++++ AVAILABLE DATA ++++

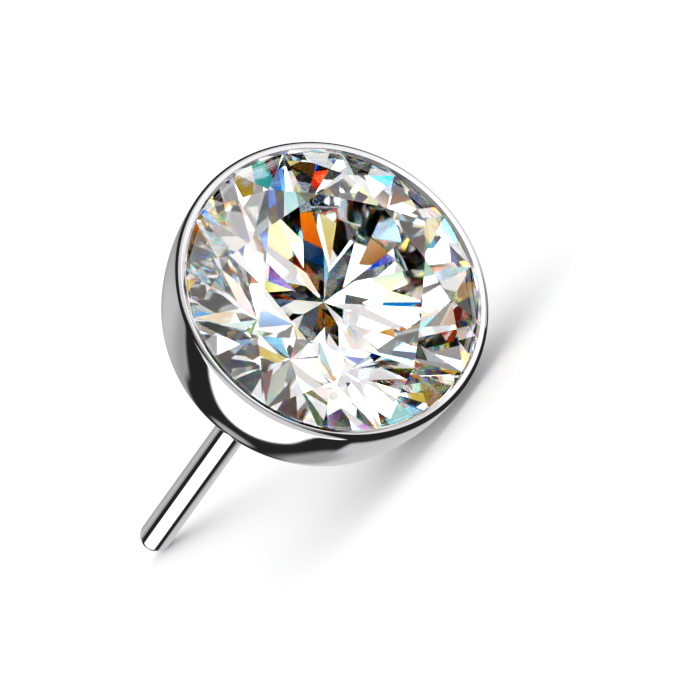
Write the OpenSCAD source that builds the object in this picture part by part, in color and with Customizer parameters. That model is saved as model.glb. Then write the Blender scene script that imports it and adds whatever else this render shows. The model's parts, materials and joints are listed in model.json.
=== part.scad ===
// Threadless gem ball end: a clear round brilliant in a polished half-ball setting,
// on a straight press-fit pin. It lies as it would by itself, on the side of the
// half ball and on the tip of the pin. All sizes are in millimetres.

/* [Half ball] */
// Outside diameter of the half ball at its widest line
head_d = 5.02; // [5:0.02:6]
// Radius of the long, nearly straight arc behind the widest line
side_r = 4.8; // [4:0.1:6]
// Angle that the side arc turns through, in degrees
side_turn = 16; // [12:1:20]
// Radius of the shoulder arc between the side and the back
shoulder_r = 1.35; // [1.2:0.05:1.8]
// Angle from the widest line to the end of the shoulder arc, in degrees
shoulder_turn = 49; // [45:1:60]
// Radius of the rounding on the outside of the lip
lip_r = 0.11; // [0.1:0.01:0.13]
// Diameter of the opening that the lip leaves round the stone
lip_open_d = 4.68; // [4.66:0.01:4.7]

/* [Stone] */
// Diameter of the stone at its girdle
stone_d = 4.73; // [4.72:0.01:4.76]
// Height of the table above the widest line of the half ball
table_h = 0.67; // [0.65:0.01:0.69]
// Width of the table from corner to corner
table_d = 2.72; // [2.66:0.02:2.76]
// Diameter of the circle through the outer tips of the star facets
star_d = 3.55; // [3.4:0.05:3.8]
// Angle of the crown's kite facets to the table, in degrees
crown_angle = 33.75; // [33.25:0.25:34.25]
// Angle of the pavilion's main facets to the table, in degrees
pavilion_angle = 41.75; // [41:0.25:42.5]
// Thickness of the girdle where it is thickest
girdle_h = 0.09; // [0.07:0.01:0.11]
// Length of the lower girdle facets, as a share of the pavilion
lower_share = 0.79; // [0.7:0.01:0.85]
// Turn of the stone in its setting, in degrees
stone_turn = 5.5; // [0:0.5:44.5]

/* [Pin] */
// Diameter of the pin
pin_d = 0.5; // [0.4:0.05:0.6]
// Length of the pin from the back of the half ball to its rounded tip
pin_len = 6.7; // [5.5:0.1:8]
// Depth of the hole in the back of the half ball that holds the pin
pin_seat = 0.3; // [0.2:0.05:0.3]

/* [Hidden] */

// Gap between two pieces that are pressed or burnished together
gap = 0.015;
// The seated end of the pin is turned down by this much in radius, and tapers by
// as much again to its end, so that it starts in its hole
tenon_step = 0.015;
// Clearance under the pavilion, which bulges past a plain cone between its mains
seat_drop = 0.06;
// Length that cutting shapes run past what they cut
past = 0.5;
// What a disc that rounds a corner is larger by, so that it crosses its neighbours
hair = 0.0001;
// Smoothness of the turned surfaces
fn_turned = 96;

head_r = head_d / 2;
pin_r = pin_d / 2;
lip_open_r = lip_open_d / 2;

// Centres of the three tangent arcs that draw the half ball, as [radius, height]
side_c = [head_r - side_r, 0];
shoulder_c = side_c + (side_r - shoulder_r) * [cos(side_turn), -sin(side_turn)];
back_r = shoulder_r + shoulder_c.x / cos(shoulder_turn);
back_c = shoulder_c + (shoulder_r - back_r) * [cos(shoulder_turn), -sin(shoulder_turn)];
back_h = back_c.y - back_r;

// A brilliant has eight of each kind of main facet round its axis
fold = 8;
fold_turn = 360 / fold;
half_turn = fold_turn / 2;
// Segments of the girdle from a main facet to halfway to the next
girdle_steps = 4;

// The stone's own radii and heights
girdle_r = stone_d / 2;
table_r = table_d / 2;
star_r = star_d / 2;
lower_r = girdle_r * (1 - lower_share);
girdle_top = table_h - tan(crown_angle) * (girdle_r - table_r);
girdle_low = girdle_top - girdle_h;
star_h = table_h - tan(crown_angle) * (star_r * cos(half_turn) - table_r);
lower_h = girdle_low - tan(pavilion_angle) * (girdle_r - lower_r * cos(half_turn));
culet_h = girdle_low - tan(pavilion_angle) * girdle_r;

// The girdle bore, the undercut below the lip and the seat below the pavilion
bore_r = girdle_r + gap;
undercut_top = girdle_top + tan(crown_angle) * (girdle_r - lip_open_r) + gap;
seat_h = girdle_low - seat_drop;
seat_bottom = seat_h - tan(pavilion_angle) * bore_r;

// Heights along the pin, measured from the widest line of the half ball
pin_top = back_h + pin_seat;
pin_tip = back_h - pin_len;
pin_shoulder = back_h - gap;

// How far the half ball, and the pin's round tip, reach below the axis at its
// centre when the gem's axis is tipped up by an angle
function head_reach(tilt) =
    tilt < side_turn
    ? side_c.x * cos(tilt) - side_c.y * sin(tilt) + side_r
    : shoulder_c.x * cos(tilt) - shoulder_c.y * sin(tilt) + shoulder_r;
function tip_reach(tilt) = -(pin_tip + pin_r) * sin(tilt) + pin_r;

// The tilt at which both touch the same floor, found by halving the interval
function rest_tilt(low, high, tries) =
    let (middle = (low + high) / 2)
    tries == 0
    ? middle
    : tip_reach(middle) < head_reach(middle)
    ? rest_tilt(middle, high, tries - 1)
    : rest_tilt(low, middle, tries - 1);
tilt = rest_tilt(low = 5, high = 30, tries = 40);
axis_h = head_reach(tilt);

// Reach to the front, of the table's corners, and to the back, of the pin's tip
front_reach = max([for (k = [0:fold - 1])
    table_h * cos(tilt) - table_r * sin(stone_turn + k * fold_turn) * sin(tilt)]);
rear_reach = -(pin_tip + pin_r) * cos(tilt) + pin_r;
centre_y = (front_reach - rear_reach) / 2;

// Stands a piece that is drawn with its gem axis up as the stud rests on a floor
module at_rest() {
    translate([0, centre_y, axis_h])
        rotate([90 - tilt, 0, 0])
            children();
}

// A point at a distance from a centre, at an angle below the widest line
function below(centre, distance, angle) = centre + distance * [cos(angle), -sin(angle)];

// A corner to be rounded off: a wedge from the arc's centre less the disc. The disc
// is a hair larger than the arc, so that it crosses its neighbours and not only touches
module corner(centre, radius, from, to) {
    far = 3 * radius;
    difference() {
        polygon([centre, below(centre, far, from), below(centre, far, to)]);
        translate(centre)
            circle(r = radius + hair, $fn = fn_turned);
    }
}

// Half section of the half ball's outside, from the axis to the lip
module head_outline() {
    difference() {
        intersection() {
            translate([0, back_h - past])
                square([head_r + past, lip_r - back_h + past]);
            translate(side_c)
                circle(r = side_r, $fn = fn_turned);
            translate(back_c)
                circle(r = back_r, $fn = fn_turned);
        }
        corner(shoulder_c, shoulder_r, side_turn, shoulder_turn);
        corner([head_r - lip_r, 0], lip_r, -90, 0);
    }
}

// Half section of what is turned away inside: the opening, the girdle's bore
// and the seat under the pavilion. The lip is burnished to the slope of the crown
module seat_outline() {
    lip_top = undercut_top + tan(crown_angle) * past;
    polygon([
        [0, seat_bottom],
        [bore_r, seat_h],
        [bore_r, girdle_top],
        [lip_open_r, undercut_top],
        [lip_open_r + past, lip_top],
        [0, lip_top]
    ]);
}

module half_ball_setting() {
    color([0.72, 0.72, 0.74])
        at_rest()
            difference() {
                rotate_extrude($fn = fn_turned)
                    difference() {
                        head_outline();
                        seat_outline();
                    }
                translate([0, 0, back_h - past])
                    cylinder(r = pin_r - tenon_step + gap, h = pin_seat + gap + past, $fn = fn_turned);
            }
}

module pin() {
    color([0.74, 0.74, 0.76])
        at_rest()
            rotate_extrude($fn = fn_turned) {
                polygon([
                    [0, pin_shoulder - past],
                    [pin_r - tenon_step, pin_shoulder - past],
                    [pin_r - tenon_step, pin_shoulder],
                    [pin_r - 2 * tenon_step, pin_top],
                    [0, pin_top]
                ]);
                translate([0, pin_tip + pin_r])
                    square([pin_r, pin_shoulder - pin_tip - pin_r]);
                translate([0, pin_tip + pin_r])
                    intersection() {
                        circle(r = pin_r, $fn = fn_turned);
                        translate([0, -pin_r])
                            square(pin_r);
                    }
            }
}

// A point of the stone from its radius, its angle round the axis and its height
function at(radius, angle, height) = [radius * cos(angle), radius * sin(angle), height];

// Height where a plane through three points passes over a place
function plane_h(a, b, c, place) =
    let (normal = cross(b - a, c - a))
    a.z - (normal.x * (place.x - a.x) + normal.y * (place.y - a.y)) / normal.z;

// A girdle point on the plane of the facet that ends in a tip, a main point and a
// point midway between two mains
function girdle_point(main_angle, step, side, tip, height) =
    let (
        angle = main_angle + side * half_turn * step / girdle_steps,
        flat = at(girdle_r, angle, 0),
        main_point = at(girdle_r, main_angle, height),
        mid_point = at(girdle_r, main_angle + side * half_turn, height)
    )
    [flat.x, flat.y, plane_h(tip, main_point, mid_point, flat)];

// The girdle points from one main facet to the next, on the two facets between them
// that meet at a tip
function girdle_stretch(main, tip_r, tip_h, height) =
    let (tip = at(tip_r, main + half_turn, tip_h))
    concat(
        [for (s = [0:girdle_steps - 1]) girdle_point(main, s, 1, tip, height)],
        [for (s = [girdle_steps:-1:1]) girdle_point(main + fold_turn, s, -1, tip, height)]
    );

module stone() {
    per_main = 2 * girdle_steps;
    ring = fold * per_main;
    // Points: table corners, star tips, upper girdle, lower girdle, the tips of
    // the lower girdle facets, and the culet
    turns = [for (k = [0:fold - 1]) stone_turn + k * fold_turn];
    table_points = [for (turn = turns) at(table_r, turn, table_h)];
    star_points = [for (turn = turns) at(star_r, turn + half_turn, star_h)];
    upper = [for (turn = turns) each girdle_stretch(turn, star_r, star_h, girdle_top)];
    lower = [for (turn = turns) each girdle_stretch(turn, lower_r, lower_h, girdle_low)];
    lower_points = [for (turn = turns) at(lower_r, turn + half_turn, lower_h)];
    points = concat(table_points, star_points, upper, lower, lower_points, [[0, 0, culet_h]]);

    // First index of each group of points
    star_at = fold;
    upper_at = star_at + fold;
    lower_at = upper_at + ring;
    tip_at = lower_at + ring;
    culet_at = tip_at + fold;
    last = fold - 1;

    // Faces wind clockwise when seen from outside the stone
    table = [[for (k = [last:-1:0]) k]];
    stars = [for (k = [0:last]) [k, (k + 1) % fold, star_at + k]];
    kites = [for (k = [0:last])
        [k, star_at + k, upper_at + k * per_main, star_at + (k + last) % fold]];
    upper_girdle = [for (k = [0:last], half = [0:1])
        concat(
            [star_at + k],
            [for (s = [girdle_steps:-1:0])
                upper_at + (k * per_main + half * girdle_steps + s) % ring]
        )];
    girdle = [for (s = [0:ring - 1])
        [upper_at + s, upper_at + (s + 1) % ring, lower_at + (s + 1) % ring, lower_at + s]];
    lower_girdle = [for (k = [0:last], half = [0:1])
        concat(
            [tip_at + k],
            [for (s = [0:girdle_steps])
                lower_at + (k * per_main + half * girdle_steps + s) % ring]
        )];
    mains = [for (k = [0:last])
        [culet_at, tip_at + (k + last) % fold, lower_at + k * per_main, tip_at + k]];

    color([0.88, 0.93, 1.0, 0.6])
        at_rest()
            polyhedron(
                points = points,
                faces = concat(table, stars, kites, upper_girdle, girdle, lower_girdle, mains)
            );
}

half_ball_setting();
stone();
pin();
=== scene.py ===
import itertools
import json
from math import atan2, cos, pi, radians, sin, tan

import bmesh
import bpy
from mathutils import Matrix, Vector


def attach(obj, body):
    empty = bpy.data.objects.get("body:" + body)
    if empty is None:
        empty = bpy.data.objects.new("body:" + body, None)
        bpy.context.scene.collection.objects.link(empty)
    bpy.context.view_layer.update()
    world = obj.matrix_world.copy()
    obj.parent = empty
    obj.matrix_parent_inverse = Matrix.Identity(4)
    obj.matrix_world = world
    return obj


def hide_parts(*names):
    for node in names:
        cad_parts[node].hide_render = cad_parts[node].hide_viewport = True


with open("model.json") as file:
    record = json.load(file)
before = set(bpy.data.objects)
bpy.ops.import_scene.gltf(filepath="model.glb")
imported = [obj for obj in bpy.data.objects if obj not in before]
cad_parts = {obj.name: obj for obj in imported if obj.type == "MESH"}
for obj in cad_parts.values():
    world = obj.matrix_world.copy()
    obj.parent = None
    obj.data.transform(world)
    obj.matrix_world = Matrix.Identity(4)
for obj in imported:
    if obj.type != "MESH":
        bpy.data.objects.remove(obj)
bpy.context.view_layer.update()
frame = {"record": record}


# Half ball
# The setting is a cup turned from titanium bar and polished to a mirror. Its thin lip
# is burnished over the stone, and a blind hole in its back takes the pin.
MM = 0.001

HEAD_R = 2.51 * MM
SIDE_R = 4.8 * MM
SIDE_TURN = radians(16)
SHOULDER_R = 1.35 * MM
SHOULDER_TURN = radians(49)
LIP_R = 0.11 * MM
LIP_OPEN_R = 2.34 * MM
LIP_TOP_TURN = radians(72)
LIP_TOP_SLOPE = radians(20)
LIP_EDGE_R = 2.375 * MM
LIP_ROUND = 0.007 * MM
GAP = 0.015 * MM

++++

◆ **REQUIRED TASK**
From the opening line of the data above, please print each line as written up to and including the line that contains "are in millimetres.", and nothing more.

◆ **WORKED ANSWER**
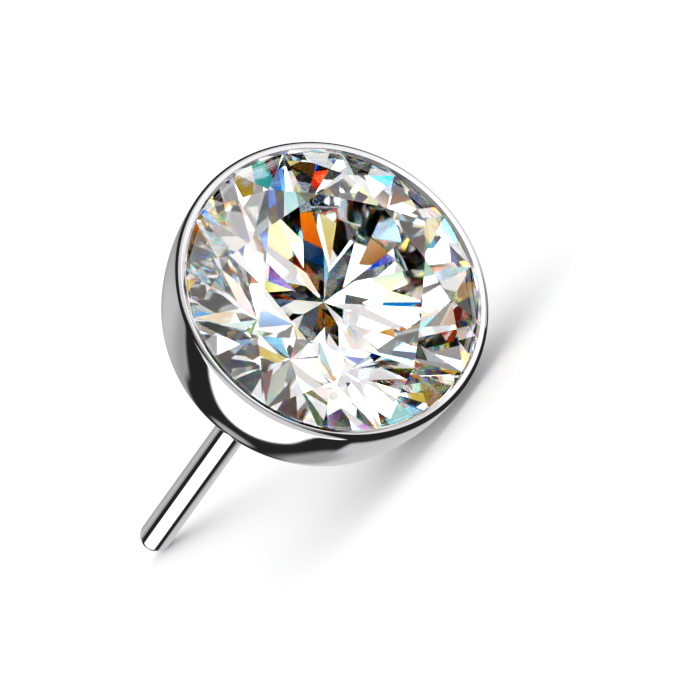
Write the OpenSCAD source that builds the object in this picture part by part, in color and with Customizer parameters. That model is saved as model.glb. Then write the Blender scene script that imports it and adds whatever else this render shows. The model's parts, materials and joints are listed in model.json.
=== part.scad ===
// Threadless gem ball end: a clear round brilliant in a polished half-ball setting,
// on a straight press-fit pin. It lies as it would by itself, on the side of the
// half ball and on the tip of the pin. All sizes are in millimetres.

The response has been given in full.